===== GIVEN MATERIAL =====
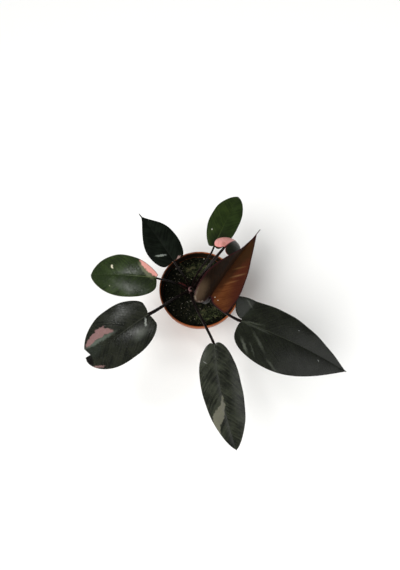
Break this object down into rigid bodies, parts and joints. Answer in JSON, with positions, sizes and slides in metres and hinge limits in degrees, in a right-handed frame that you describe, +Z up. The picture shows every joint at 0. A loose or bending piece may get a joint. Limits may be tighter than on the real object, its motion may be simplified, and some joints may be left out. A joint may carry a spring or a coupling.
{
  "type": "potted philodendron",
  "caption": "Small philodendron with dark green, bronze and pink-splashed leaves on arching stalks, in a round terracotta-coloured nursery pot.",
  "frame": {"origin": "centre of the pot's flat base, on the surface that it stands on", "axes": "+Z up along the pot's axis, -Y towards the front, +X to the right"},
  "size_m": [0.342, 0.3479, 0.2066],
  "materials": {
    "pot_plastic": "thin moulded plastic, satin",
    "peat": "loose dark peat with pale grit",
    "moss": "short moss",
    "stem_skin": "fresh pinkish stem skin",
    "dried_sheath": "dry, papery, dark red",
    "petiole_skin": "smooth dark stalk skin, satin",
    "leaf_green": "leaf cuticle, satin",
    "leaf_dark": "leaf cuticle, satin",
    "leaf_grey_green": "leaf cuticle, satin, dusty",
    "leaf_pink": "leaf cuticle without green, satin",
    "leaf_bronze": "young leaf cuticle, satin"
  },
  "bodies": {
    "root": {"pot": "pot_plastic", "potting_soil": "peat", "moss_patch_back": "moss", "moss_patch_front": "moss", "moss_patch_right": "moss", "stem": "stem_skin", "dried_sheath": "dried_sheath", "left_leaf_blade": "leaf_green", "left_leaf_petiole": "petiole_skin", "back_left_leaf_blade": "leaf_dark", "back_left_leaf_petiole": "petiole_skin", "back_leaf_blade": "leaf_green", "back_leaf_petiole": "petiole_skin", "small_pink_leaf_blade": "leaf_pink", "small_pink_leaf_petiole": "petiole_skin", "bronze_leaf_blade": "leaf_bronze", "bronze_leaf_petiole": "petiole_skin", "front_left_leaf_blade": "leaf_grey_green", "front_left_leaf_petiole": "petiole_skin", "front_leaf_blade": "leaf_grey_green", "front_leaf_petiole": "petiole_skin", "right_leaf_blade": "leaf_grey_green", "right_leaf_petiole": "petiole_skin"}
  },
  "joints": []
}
=====
Your task is to quote the listing above word for word.

REPLY:
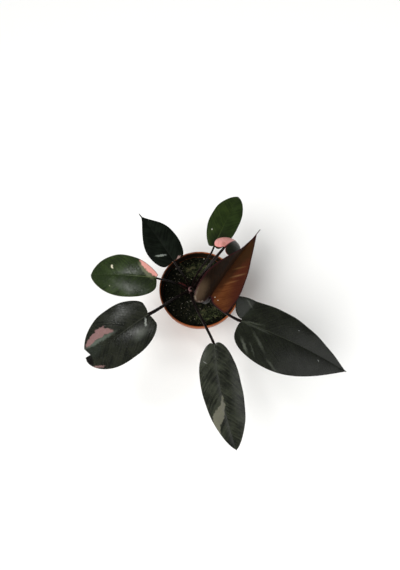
Break this object down into rigid bodies, parts and joints. Answer in JSON, with positions, sizes and slides in metres and hinge limits in degrees, in a right-handed frame that you describe, +Z up. The picture shows every joint at 0. A loose or bending piece may get a joint. Limits may be tighter than on the real object, its motion may be simplified, and some joints may be left out. A joint may carry a spring or a coupling.
{
  "type": "potted philodendron",
  "caption": "Small philodendron with dark green, bronze and pink-splashed leaves on arching stalks, in a round terracotta-coloured nursery pot.",
  "frame": {"origin": "centre of the pot's flat base, on the surface that it stands on", "axes": "+Z up along the pot's axis, -Y towards the front, +X to the right"},
  "size_m": [0.342, 0.3479, 0.2066],
  "materials": {
    "pot_plastic": "thin moulded plastic, satin",
    "peat": "loose dark peat with pale grit",
    "moss": "short moss",
    "stem_skin": "fresh pinkish stem skin",
    "dried_sheath": "dry, papery, dark red",
    "petiole_skin": "smooth dark stalk skin, satin",
    "leaf_green": "leaf cuticle, satin",
    "leaf_dark": "leaf cuticle, satin",
    "leaf_grey_green": "leaf cuticle, satin, dusty",
    "leaf_pink": "leaf cuticle without green, satin",
    "leaf_bronze": "young leaf cuticle, satin"
  },
  "bodies": {
    "root": {"pot": "pot_plastic", "potting_soil": "peat", "moss_patch_back": "moss", "moss_patch_front": "moss", "moss_patch_right": "moss", "stem": "stem_skin", "dried_sheath": "dried_sheath", "left_leaf_blade": "leaf_green", "left_leaf_petiole": "petiole_skin", "back_left_leaf_blade": "leaf_dark", "back_left_leaf_petiole": "petiole_skin", "back_leaf_blade": "leaf_green", "back_leaf_petiole": "petiole_skin", "small_pink_leaf_blade": "leaf_pink", "small_pink_leaf_petiole": "petiole_skin", "bronze_leaf_blade": "leaf_bronze", "bronze_leaf_petiole": "petiole_skin", "front_left_leaf_blade": "leaf_grey_green", "front_left_leaf_petiole": "petiole_skin", "front_leaf_blade": "leaf_grey_green", "front_leaf_petiole": "petiole_skin", "right_leaf_blade": "leaf_grey_green", "right_leaf_petiole": "petiole_skin"}
  },
  "joints": []
}